Oracle GoldenGate for Big Data uses 3 different set of client libraries to create parquet files and loading into AWS S3.

To install the required dependency files:

  1. Go to installation location of Dependency Downloader: GG_HOME/opt/DependencyDownloader/.
  2. Execute parquet.sh (see Parquet), hadoop.sh (see HDFS Event Handler, and aws.sh with the required versions.
    A directory is created in GG_HOME/opt/DependencyDownloader/dependencies. For example,/u01/app/ogg/opt/DependencyDownloader/dependencies/aws_sdk_1.12.30.

    Figure 7-26 Executing parquet.sh, hadoop.sh, and aws.sha with the required versions.

    Execute parquet.sh, hadoop.sh, and aws.sha with the required versions.
    The following directories are created in GG_HOME/opt/DependencyDownloader/dependencies:
    • /u01/app/ogg/opt/DependencyDownloader/dependencies/aws_sdk_1.12.309
    • /u01/app/ogg/opt/DependencyDownloader/dependencies/hadoop_3.3.0
    • /u01/app/ogg/opt/DependencyDownloader/dependencies/parquet_1.12.3

    Figure 7-27 S3 Directories

    S3 Directories

7.5.2 Create a Replicat in Oracle GoldenGate for Big Data

To create a replicat in Oracle GoldenGate for Big Data:

  1. In the Oracle GoldenGate for Big Data UI, in the Administration Service tab, click the + sign to add a replicat.

    Figure 7-28 Click + in the Administration Service tab.

    Click + in the Administration Service tab.
  2. Select the Replicat Type and click Next.

    There are two different Replicat types here: Classic and Coordinated. Classic Replicat is a single threaded process whereas Coordinated Replicat is a multithreaded one that applies transactions in parallel.

    Figure 7-29 Select the Replicat Type and click Next.

    Select the Replicat Type and click Next.
  3. Enter the basic information, and click Next:
    1. Process Name: Name of the Replicat
    2. Trail Name: Name of the required trail file
    3. Target: Do not fill this field.

      Figure 7-30 Process Name, Trail Name, and Target Names

      Enter the basic information and click Next.
  4. Enter Parameter File details and click Next. In the Parameter File, you can either specify source to target mapping or leave it as is with a wildcard selection. If you select Coordinated Replicat as the Replicat Type, then provide the following additional parameter: TARGETDB LIBFILE libggjava.so SET property=<ggbd-deployment_home>/etc/conf/ogg/your_replicat_name.properties

    Figure 7-31 Provide Parameter File details and click Next.
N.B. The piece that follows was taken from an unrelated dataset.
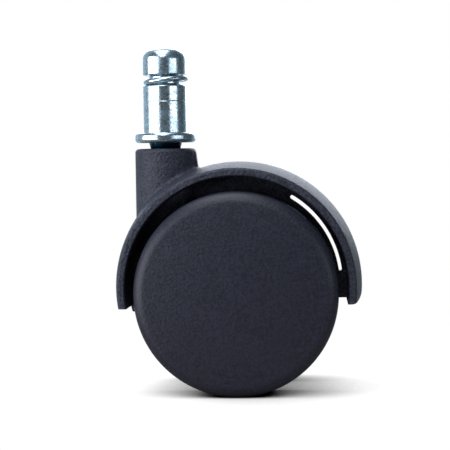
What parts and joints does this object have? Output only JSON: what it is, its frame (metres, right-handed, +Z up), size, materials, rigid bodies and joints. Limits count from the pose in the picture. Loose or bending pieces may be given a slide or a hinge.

    Provide Parameter File details and click Next.
  5. Copy and paste the following property list into the properties file, update as needed, and click Create and Run.
    #The File Writer Handler – no need to change
    gg.handlerlist=filewriter
    gg.handler.filewriter.type=filewriter
    gg.handler.filewriter.mode=op
    gg.handler.filewriter.pathMappingTemplate=./dirout
    gg.handler.filewriter.stateFileDirectory=./dirsta
    gg.handler.filewriter.fileRollInterval=7m
    gg.handler.filewriter.inactivityRollInterval=30s
    gg.handler.filewriter.fileWriteActiveSuffix=.tmp
    gg.handler.filewriter.finalizeAction=delete
    
    ### Avro OCF – no need to change
    gg.handler.filewriter.format=avro_row_ocf
    gg.handler.filewriter.fileNameMappingTemplate=${groupName}_${fullyQualifiedTableName}_${currentTimestamp}.avro
    gg.handler.filewriter.format.pkUpdateHandling=delete-insert
    gg.handler.filewriter.format.metaColumnsTemplate=${optype},${position}
    gg.handler.filewriter.format.iso8601Format=false
    gg.handler.filewriter.partitionByTable=true
    gg.handler.filewriter.rollOnShutdown=true
    
    #The Parquet Event Handler – no need to change
    gg.handler.filewriter.eventHandler=parquet
    gg.eventhandler.parquet.type=parquet
    gg.eventhandler.parquet.pathMappingTemplate=./dirparquet
    gg.eventhandler.parquet.fileNameMappingTemplate=${groupName}_${fullyQualifiedTableName}_${currentTimestamp}.parquet
    gg.eventhandler.parquet.writeToHDFS=false
    gg.eventhandler.parquet.finalizeAction=delete
    
    #TODO Select S3 Event Handler – no need to change
    gg.eventhandler.parquet.eventHandler=s3
    
    #TODO Set S3 Event Handler- please update as needed
    gg.eventhandler.s3.type=s3
    gg.eventhandler.s3.region=your-aws-region
    gg.eventhandler.s3.bucketMappingTemplate=target s3 bucketname
    gg.eventhandler.s3.pathMappingTemplate=ogg/data/${fullyQualifiedTableName}
    gg.eventhandler.s3.accessKeyId=XXXXXXXXX
    gg.eventhandler.s3.secretKey=XXXXXXXX
    
    #TODO Set the classpath to the Parquet client libries and the Hadoop client with the path you noted in step1
    gg.classpath=
    jvm.bootoptions=-Xmx512m -Xms32m
    
  6. If replicat starts successfully, then the replicat is in running state. You can go to action/details/statistics to see the replication statistics.

    Figure 7-32 Replication Statistics

    Replication Statistics
  7. Go to the AWS S3 console and check the bucket.

    Figure 7-33 S3 Bucket

    S3 Bucket

Note:

  • If target S3 bucket does not exist, then it will be auto created by Oracle GoldenGate for Big Data. Use Template Keywords to dynamically assign S3 bucket names.
  • S3 Event Handler can be configured for the Proxy server. For more information, see Amazon S3.
  • You can use different properties to control the behaviour of file writing. You can set file sizes, inactivity periods, and more. For more information, see the blog:Oracle GoldenGate for Big Data File Writer Handler Behavior.
  • For Kafka connection issues, see Oracle Support.